Grumpy answered. "To the refinery in Oxnard. That's where we're staying for now."
"Guard duty?"
"Basically. We also do contract work."
"For who?"
"Whoever pays us."
"You won't be pulling any guard duty," said the colonel. "I have plenty of contract work for you."
"How do I get paid?"
"Room and board. That's all anyone's getting now."
"Including you?"
"We're getting weapons and ammunition and equipment. We're reinvesting all our proceeds back into the organization. Building it up. Making it stronger."
"Who's in charge?"
"General Wade. He's nominally in charge of all National Guard and paramilitary units in California. As long as we give him his cut, we can pretty much do whatever we want. I have his tacit approval on my survivor project."
"What's your survivor project?"
"Sacramento has a bounty out on survivors now. You didn't know that, did you. We're supposed to be hunting you all down and turning you in, dead or alive. But I persuaded General Wade you might be useful for certain contracts."
"I don't want to do any more quarantine duty."
"You'll be doing quarantine duty, all right. But not like before. The areas we're going into aren't really infected. And the people aren't dead. Not yet."
"Who are they? More lawyers?"
"Illegal aliens. There's a shitload of them around here. Someone with resources wants them gone."
I balanced the pro of mass murder with the con of cremation duty. Dragging all those stinking corpses to the doors or windows and flinging them down into the street so the loaders could get to them. The constant smell of burning bodies and death. "How many?" My voice must have betrayed my ambivalence.

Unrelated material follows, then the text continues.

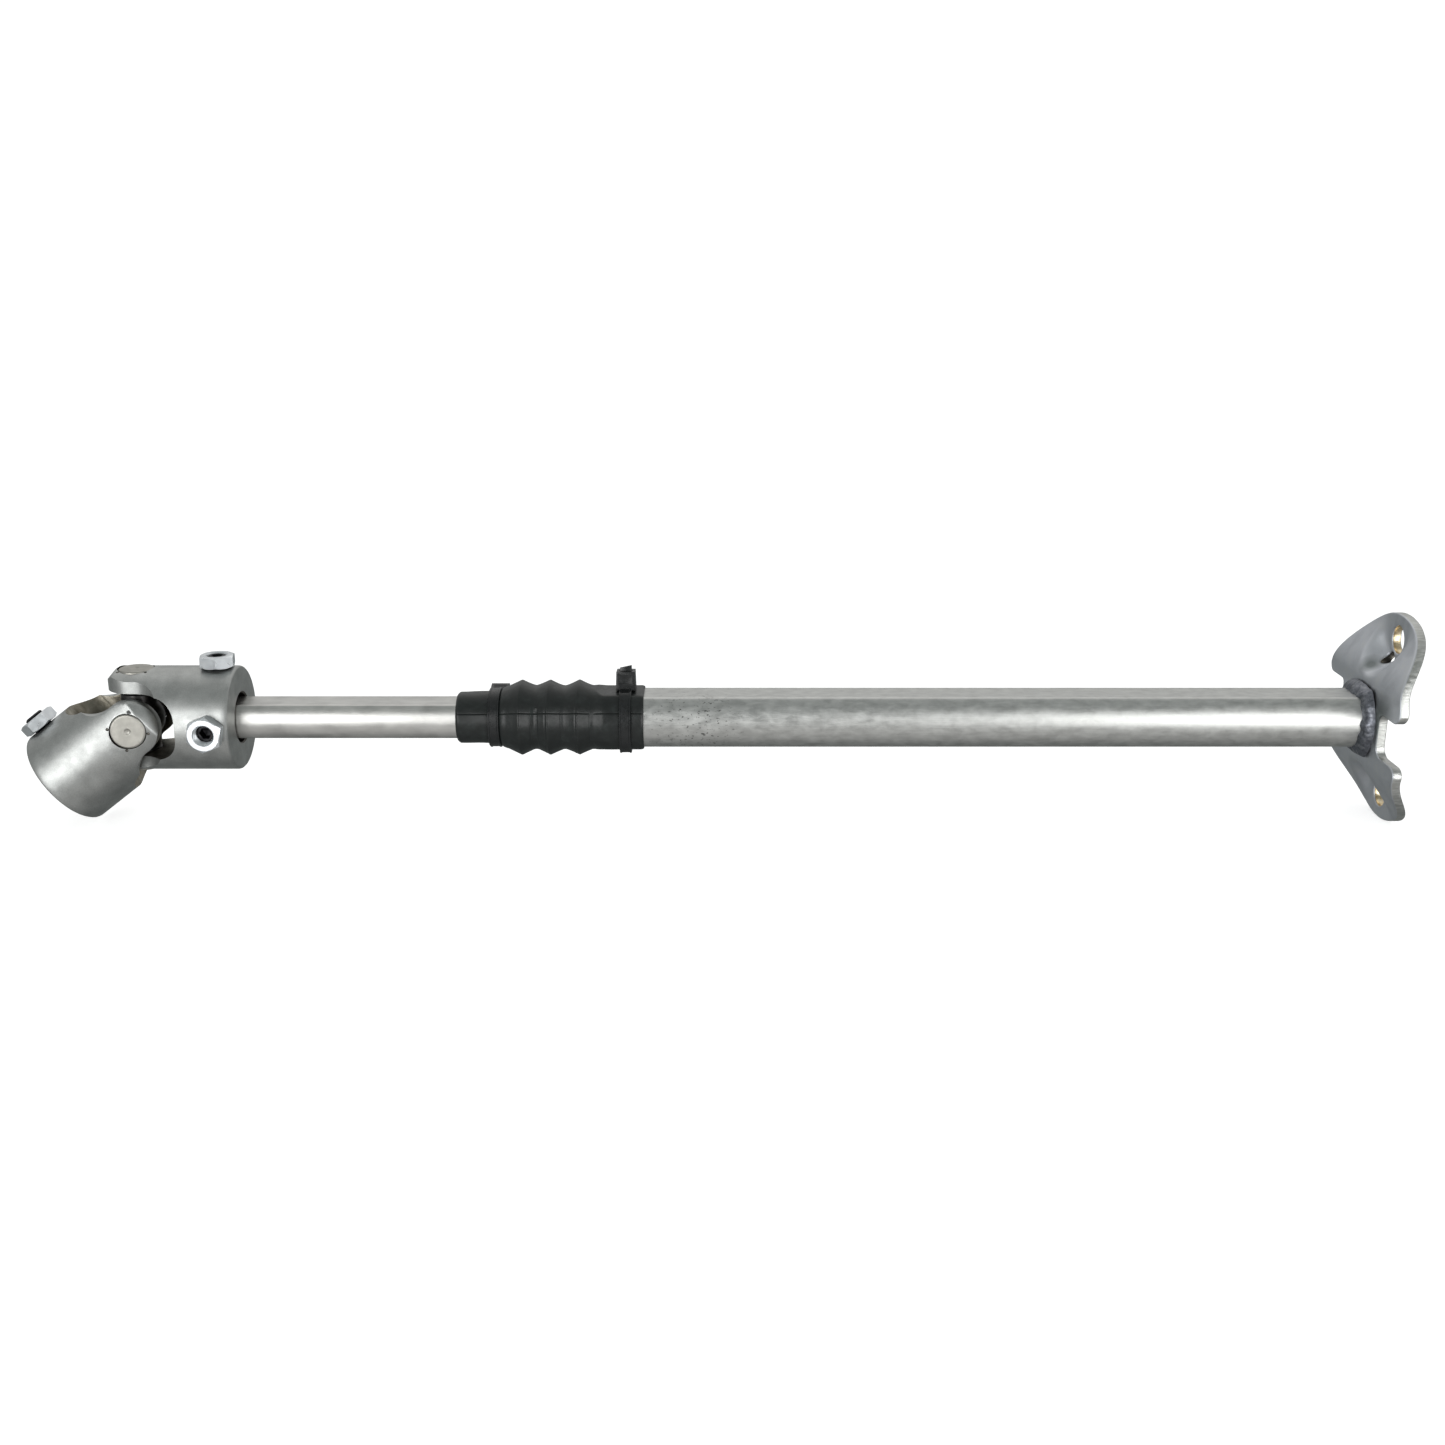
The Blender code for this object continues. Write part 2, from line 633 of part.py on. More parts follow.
def flange_holes():
    holes = []
    for side in (1, -1):
        holes.append(((0.0, side * BOLT_OFFSET), BOLT_HOLE_RADIUS, 20))
        holes.append(((-RELIEF_HOLE_U, side * RELIEF_HOLE_V), RELIEF_HOLE_RADIUS, 10))
    return holes


def in_a_hole(point):
    return any(math.dist(point, centre) < radius for centre, radius, _ in flange_holes())


def inside(point, polygon):
    u, v = point
    found = False
    for (u0, v0), (u1, v1) in zip(polygon, polygon[1:] + polygon[:1]):
        if (v0 > v) != (v1 > v) and u < (u1 - u0) * (v - v0) / (v1 - v0) + u0:
            found = not found
    return found


def flange_plan():
    """Triangles that fill the outline, open at the holes."""
    outline = flange_outline()
    loops = [outline]
    for centre, radius, count in flange_holes():
        loops.append(arc(centre, radius, 0, 360 - 360 / count, count))
    points = []
    edges = []
    for loop in loops:
        first = len(points)
        points += loop
        edges += [(first + i, first + (i + 1) % len(loop)) for i in range(len(loop))]
    border = np.array(points)
    columns = math.ceil(EAR_HALF_WIDTH / GRID)
    rows = math.ceil(EAR_TIP / (0.87 * GRID))
    for i in range(-columns, columns + 1):
        for j in range(-rows, rows + 1):
            point = ((i + 0.5 * (j % 2)) * GRID, j * GRID * 0.87)
            clear = np.hypot(border[:, 0] - point[0], border[:, 1] - point[1]).min() > 0.45 * GRID
            if clear and not in_a_hole(point) and inside(point, outline):
                points.append(point)
    filled = delaunay_2d_cdt([Vector(p) for p in points], edges, [], 1, 1e-7)
    corners = filled[0]
    kept = []
    for triangle in filled[2]:
        middle = sum((corners[i] for i in triangle), Vector((0.0, 0.0))) / 3
        if not in_a_hole(middle):
            kept.append(triangle)
    return corners, kept


def make_flange(mat):
    points, triangles = flange_plan()
    bm = bmesh.new()
    near = []
    far = []
    for u, v in points:
        near_x, far_x = plate_faces(u, v)
        near.append(bm.verts.new((near_x, -u, v)))
        far.append(bm.verts.new((far_x, -u, v)))
    for a, b, c in triangles:
        bm.faces.new((near[a], near[b], near[c]))
        bm.faces.new((far[c], far[b], far[a]))
    sides = set()
    for triangle in triangles:
        sides.update(zip(triangle, triangle[1:] + triangle[:1]))
    for a, b in sorted(sides):
        if (b, a) not in sides:
            bm.faces.new((near[b], near[a], far[a], far[b]))
    add_object("column_flange", bm, mat, sharp=40.0)


def make_weld(mat):
    """Fillet bead in the corner between the tube and the plate."""
    end = -PLATE - GAP
    start = end - WELD_LENGTH
    low = (TUBE_RADIUS + GAP, TUBE_HALF_FLAT + GAP)
    sections = [(end, *low), (start, *low)]
    steps = 4
    for i in range(steps + 1):
        swell = 0.5 * MM + (WELD_LEG - 0.5 * MM) * math.sin(math.pi / 2 * i / steps) ** 0.8
        sections.append((start + WELD_LENGTH * i / steps, low[0] + swell, low[1] + swell))
    rings = [(x, section(radius, flat)) for x, radius, flat in sections]
    add_object("flange_weld", loft(rings), mat)


def main():
    clear_scene()
    steel = (0.44, 0.44, 0.43)
    mats = {
        "yoke": material("blasted_steel", steel, 0.42, 1.0),
        "cross": material("oiled_steel", (0.12, 0.12, 0.12), 0.4, 1.0),
        "cup": material("ground_steel", (0.62, 0.61, 0.58), 0.3, 1.0),
        "needle": material("bearing_steel", (0.7, 0.7, 0.7), 0.15, 1.0),
        "seal": material("seal_rubber", (0.02, 0.02, 0.02), 0.6, 0.0),
        "screw": material("black_oxide", (0.03, 0.03, 0.035), 0.45, 1.0),
        "nut": material("zinc_plate", (0.75, 0.78, 0.8), 0.25, 1.0),
        "bar": material("drawn_steel", (0.6, 0.59, 0.57), 0.3, 1.0),
        "tube": material("drawn_tube_steel", (0.52, 0.52, 0.51), 0.35, 1.0),
    }
    make_joint(mats)
    make_bar_and_tube(mats)
    make_boot(material("boot_rubber", (0.03, 0.03, 0.035), 0.5, 0.0))
    make_ties(material("black_nylon", (0.015, 0.015, 0.015), 0.4, 0.0))
    make_flange(material("pressed_steel", (0.33, 0.35, 0.39), 0.45, 1.0))
    make_weld(material("weld_metal", (0.2, 0.2, 0.21), 0.45, 1.0))
    bpy.context.view_layer.update()


main()
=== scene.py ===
"""Looks of the telescoping universal joint shaft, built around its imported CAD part.

Metres, +Z up. The shaft lies along X; the joint is at the -X end and the flange at the +X end.
"""

import math

import bmesh
import bpy
import numpy as np
from mathutils import Matrix, Vector
from mathutils.geometry import delaunay_2d_cdt


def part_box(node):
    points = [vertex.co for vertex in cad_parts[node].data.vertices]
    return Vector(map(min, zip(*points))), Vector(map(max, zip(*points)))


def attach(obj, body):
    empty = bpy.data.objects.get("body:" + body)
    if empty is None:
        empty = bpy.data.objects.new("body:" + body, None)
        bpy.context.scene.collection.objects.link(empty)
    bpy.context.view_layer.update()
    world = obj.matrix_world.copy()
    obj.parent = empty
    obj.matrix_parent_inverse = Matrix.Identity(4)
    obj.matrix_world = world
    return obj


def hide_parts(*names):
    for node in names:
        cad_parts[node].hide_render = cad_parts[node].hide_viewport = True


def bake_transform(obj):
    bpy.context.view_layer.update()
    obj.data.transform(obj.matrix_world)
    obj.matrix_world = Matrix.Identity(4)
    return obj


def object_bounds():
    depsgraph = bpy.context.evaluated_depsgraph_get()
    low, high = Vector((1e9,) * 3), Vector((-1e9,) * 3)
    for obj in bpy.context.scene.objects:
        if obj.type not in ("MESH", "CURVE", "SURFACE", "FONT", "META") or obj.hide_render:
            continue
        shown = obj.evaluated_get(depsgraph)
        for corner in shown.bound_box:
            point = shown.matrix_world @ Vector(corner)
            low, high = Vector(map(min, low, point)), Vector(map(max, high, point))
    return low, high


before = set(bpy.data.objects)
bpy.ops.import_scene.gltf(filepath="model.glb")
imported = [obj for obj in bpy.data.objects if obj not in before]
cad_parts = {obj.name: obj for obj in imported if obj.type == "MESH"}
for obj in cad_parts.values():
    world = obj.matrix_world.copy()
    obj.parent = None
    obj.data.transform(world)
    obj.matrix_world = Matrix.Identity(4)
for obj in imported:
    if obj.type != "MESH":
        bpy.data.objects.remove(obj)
cad_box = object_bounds()

MM = 0.001
TAU = math.tau
GAP = 0.3 * MM

BAR_RADIUS = 9.525 * MM
BAR_HALF_FLAT = 6.86 * MM
TUBE_RADIUS = 12.7 * MM
TUBE_HALF_FLAT = 10.16 * MM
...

"Not that many. Not like during the pandemic."
"What if I want to use my machete?"
"No. No machetes. It slows things down too much. You'll have an MP5SD, just like Grumpy."

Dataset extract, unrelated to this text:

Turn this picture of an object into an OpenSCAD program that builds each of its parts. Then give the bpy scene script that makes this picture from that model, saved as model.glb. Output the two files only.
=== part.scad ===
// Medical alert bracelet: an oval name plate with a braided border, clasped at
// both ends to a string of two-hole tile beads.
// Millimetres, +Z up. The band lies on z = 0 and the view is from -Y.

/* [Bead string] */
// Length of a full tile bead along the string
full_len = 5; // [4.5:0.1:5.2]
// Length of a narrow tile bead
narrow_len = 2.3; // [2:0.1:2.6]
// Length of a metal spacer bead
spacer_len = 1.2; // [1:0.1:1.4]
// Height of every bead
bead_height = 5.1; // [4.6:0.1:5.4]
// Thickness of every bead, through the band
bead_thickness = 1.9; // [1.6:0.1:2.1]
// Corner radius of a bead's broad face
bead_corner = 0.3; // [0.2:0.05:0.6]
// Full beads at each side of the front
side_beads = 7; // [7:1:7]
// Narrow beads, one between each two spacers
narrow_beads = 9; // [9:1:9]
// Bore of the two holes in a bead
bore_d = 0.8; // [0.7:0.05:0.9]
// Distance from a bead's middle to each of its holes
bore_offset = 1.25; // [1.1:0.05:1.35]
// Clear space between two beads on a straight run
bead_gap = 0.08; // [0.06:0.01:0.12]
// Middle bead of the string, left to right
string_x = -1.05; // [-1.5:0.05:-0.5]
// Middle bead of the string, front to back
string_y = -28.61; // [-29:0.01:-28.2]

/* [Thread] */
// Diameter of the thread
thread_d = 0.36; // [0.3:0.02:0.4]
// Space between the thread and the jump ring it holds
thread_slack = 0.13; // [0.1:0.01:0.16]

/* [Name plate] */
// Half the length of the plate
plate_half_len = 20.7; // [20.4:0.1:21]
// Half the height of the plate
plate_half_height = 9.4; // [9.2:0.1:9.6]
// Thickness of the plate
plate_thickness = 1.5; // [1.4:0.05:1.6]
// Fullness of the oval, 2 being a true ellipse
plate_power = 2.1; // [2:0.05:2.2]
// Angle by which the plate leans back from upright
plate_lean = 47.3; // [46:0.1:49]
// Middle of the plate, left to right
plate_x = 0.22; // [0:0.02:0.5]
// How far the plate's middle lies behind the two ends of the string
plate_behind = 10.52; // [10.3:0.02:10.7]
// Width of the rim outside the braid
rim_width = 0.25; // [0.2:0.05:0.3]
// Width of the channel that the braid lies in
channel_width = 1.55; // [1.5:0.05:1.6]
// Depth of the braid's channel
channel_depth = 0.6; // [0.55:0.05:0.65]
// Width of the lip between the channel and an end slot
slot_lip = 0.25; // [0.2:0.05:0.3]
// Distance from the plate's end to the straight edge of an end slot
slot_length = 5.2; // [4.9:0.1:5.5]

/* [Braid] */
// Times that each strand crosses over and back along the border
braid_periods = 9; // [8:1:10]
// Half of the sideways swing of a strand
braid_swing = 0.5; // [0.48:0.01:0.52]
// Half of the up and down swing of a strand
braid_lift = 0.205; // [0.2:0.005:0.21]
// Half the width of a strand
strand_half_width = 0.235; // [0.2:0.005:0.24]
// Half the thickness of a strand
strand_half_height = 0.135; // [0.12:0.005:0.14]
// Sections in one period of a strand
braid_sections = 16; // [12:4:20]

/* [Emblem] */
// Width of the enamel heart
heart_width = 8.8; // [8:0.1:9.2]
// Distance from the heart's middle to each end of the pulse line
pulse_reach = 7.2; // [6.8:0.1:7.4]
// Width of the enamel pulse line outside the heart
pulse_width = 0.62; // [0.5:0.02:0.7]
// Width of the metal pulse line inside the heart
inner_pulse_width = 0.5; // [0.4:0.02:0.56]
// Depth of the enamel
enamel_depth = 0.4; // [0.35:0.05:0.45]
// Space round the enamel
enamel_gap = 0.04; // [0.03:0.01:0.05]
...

I looked at Grumpy. "It should be fun," he said.
"It's a lot of work," I said. "Dragging all those bodies out. Believe me."

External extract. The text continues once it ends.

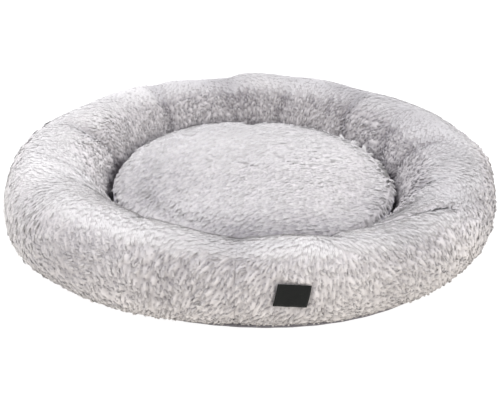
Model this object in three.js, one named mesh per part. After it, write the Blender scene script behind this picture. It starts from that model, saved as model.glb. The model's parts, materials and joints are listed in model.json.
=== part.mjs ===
// A round plush dog bed: a stuffed ring that is sewn to a flat base, and a loose cushion in its well.
// Millimetres. +Z is up, the bed stands on Z = 0, and the label is on the front, the -Y side.
// Every soft outline is drawn at one angle round the bed, as radius and height, and then turned.

import * as THREE from 'three';

const degree = Math.PI / 180;
const quarter_turn = Math.PI / 2;
const full_turn = 2 * Math.PI;

// Ring: the mean radius of its widest line, pile included, and its section
const bed_radius = 400;
const bolster_height = 124;
const bolster_width = 165;
const crest_inset = 58;
const widest_level = 57;
const wall_foot_level = 24;
const base_tuck = 48;

// Hand stuffing: how far the ring leaves a true circle, and the direction of each swell
const rim_oval = 7.6;
const rim_oval_angle = 11.6 * degree;
const rim_square = 3.6;
const rim_square_angle = 36.6 * degree;
const height_lean = 10.4;
const height_lean_angle = 202.6 * degree;
const height_oval = 6.9;
const height_oval_angle = 68.1 * degree;
const crest_oval = 8;
const crest_oval_angle = -14.9 * degree;
const well_lean = 5;
const well_lean_angle = 270 * degree;
const well_oval = 7.6;
const well_oval_angle = 101.6 * degree;
const tuck_oval = 9;
const tuck_oval_angle = 30 * degree;

// Slow bumps of about a hand's width: each row of them has a number round the ring, a lean as it goes
// over the crest, a start and a share of the depth
const bump_depth = 1.3;
const bumps = [
  { lobes: 5, lean: 70 * degree, start: 10 * degree, depth_share: 1 },
  { lobes: 7, lean: -120 * degree, start: 200 * degree, depth_share: 0.8 },
  { lobes: 9, lean: 40 * degree, start: 75 * degree, depth_share: 0.9 },
  { lobes: 11, lean: 160 * degree, start: 310 * degree, depth_share: 0.6 },
  { lobes: 14, lean: -90 * degree, start: 140 * degree, depth_share: 0.7 },
  { lobes: 17, lean: 110 * degree, start: 250 * degree, depth_share: 0.5 },
];

// Sleeve: two lengths of plush, joined by a cross seam at the back and one at the front
const sleeve_thickness = 12;
const back_seam_angle = 97.8 * degree;
const front_seam_angle = 266.5 * degree;
const seam_dip = 5;
const seam_dip_width = 11;

// Folds: the fabric is drawn together where it goes down into the well. Each fold has its place round
// the ring, a lean on its way down the slope, a share of the depth, and the way along the section
// where it starts, counted in stretches from the outer foot, so that the crest is at 2.
const fold_depth = 8;
const fold_width = 15;
const fold_onset_share = 0.35;
const folds = [
  { angle: 121 * degree, lean: 8 * degree, depth_share: 1, start_share: 1.5 },
  { angle: 158 * degree, lean: 6 * degree, depth_share: 1, start_share: 1.95 },
  { angle: 184 * degree, lean: -1 * degree, depth_share: 1, start_share: 1.95 },
  { angle: 203 * degree, lean: 12 * degree, depth_share: 0.9, start_share: 2 },
  { angle: 238 * degree, lean: -2 * degree, depth_share: 0.8, start_share: 2 },
  { angle: 292 * degree, lean: 2 * degree, depth_share: 0.8, start_share: 2 },
  { angle: 320 * degree, lean: -4 * degree, depth_share: 1, start_share: 1.85 },
  { angle: 346 * degree, lean: -3 * degree, depth_share: 0.8, start_share: 2.1 },
  { angle: 372 * degree, lean: -4 * degree, depth_share: 0.8, start_share: 1.95 },
  { angle: 392 * degree, lean: -9 * degree, depth_share: 0.9, start_share: 2.2 },
  { angle: 415 * degree, lean: -10 * degree, depth_share: 1, start_share: 1.95 },
  { angle: 439 * degree, lean: -2 * degree, depth_share: 0.8, start_share: 2.1 },
];
const relief_limit = 9;

// Flat panels, and the clearances that keep touching pieces apart
const base_thickness = 3;
const lining_thickness = 2;
const seat_gap = 0.3;
const filling_gap = 0.6;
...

"You won't have to drag them anywhere," said the colonel. "You can march them to the trenches."
"And then just shoot them and push them in? What's the fun of that?"
"You're not doing it for fun. You're doing it because we have a contract."
It sounded pointlessly circular: doing something you didn't enjoy and investing the proceeds back into the business so you could do even more of it in the future. On the other hand, I didn't care for that bit about the bounty on survivors. This seemed like a safe place to be until I sorted out what was what.
We reached the refinery near dawn. A spooky collection of giant storage tanks loomed out of pea soup fog. The smell of oil hung thick and heavy in the clammy air. Pipes of all sizes ran everywhere over the dirt ground. The surrounding area had been agricultural or vacant; brown weeds now covered the adjacent fields. Our billets were located inside a couple of warehouses, corrugated metal buildings with high, open ceilings. Triple strand concertina wire surrounded them and the motor pool around back. An old chain link fence ran around the perimeter of the refinery itself. Newer, higher fencing topped with barbed wire surrounded the most critical parts of the refinery. Colonel Barnes gave me a quick rundown as we approached the guard shack.
"This place used to be owned by Tenby Corporation. I don't know who runs it now, but they contract with General Wade for security. The crude comes down from the Central Valley in trucks. Our mission includes providing convoy support for the trucks as well as security for one of the oil fields near Coalinga. We have a detachment stationed there. This is one of the smallest refineries in California, which is good because it's easier and more efficient to run with the limited quantities of oil available. They auction the final product off for goods or services in trade."
I wasn't really paying attention. I was thinking about Mrs. Robbins's baby slipping through the gaping hole in her womb and a line of people standing at the edge of a trench and the suppressor on my new MP5 too hot to touch.